Would that be a good excuse?
Would it be of any help if I mentioned sort of in an aside that I'm drinking too much and sleeping too much and reading too much?
Would that be a good excuse?
Would it be of any help if I mentioned that I'm trying to come to terms with the Book of Job and Paradise Lost and Paradise Regained and that such people cannot be taken into account?
Would that be a good excuse?
Would it be of any help if I mentioned the fact that I have to go to my courses and don't feel like it at all and wonder am I the only living person around or is there some fifth dimension to things that I simply cannot grasp?
Would that be a good excuse?
Would it be of any help if I mentioned the fact that it is bloody winter and that I simply cannot be arsed to deal with anyone really?
Would that be a good excuse?
Would it be of any help if I mentioned the fact that this piece of writing is shit anyways?
Would that be a case of constructive criticism?
Would it be of any help if I recommended everybody else should just go and fuck themselves?

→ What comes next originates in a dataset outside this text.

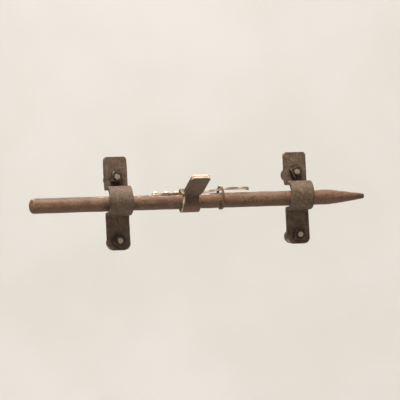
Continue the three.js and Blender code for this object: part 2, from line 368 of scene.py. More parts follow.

Would that be good advice?
And would I be making a point in saying that I cannot bring myself to taking anything seriously except for the ultimate experience, whatever that is supposed to mean.
Tuesday, January 03, 2006
a new year. inert
A new year, a new chance to fail. I see the flame of the night-light die and watch my tea getting cold. Inert. Aim higher, think bigger, and where are you now? Inert. Sooner or later you will write it out, bleed it out. One way or the other. Words drizzle slowly from my hands; the keyboard is sticky with the residue of tea and wine. The letters saccharine molecules forming an impenetrable, gluey amassment. Like caramel. The thought makes me cringe, makes my bad tooth hurt. A new year, a new appointment with the dentist.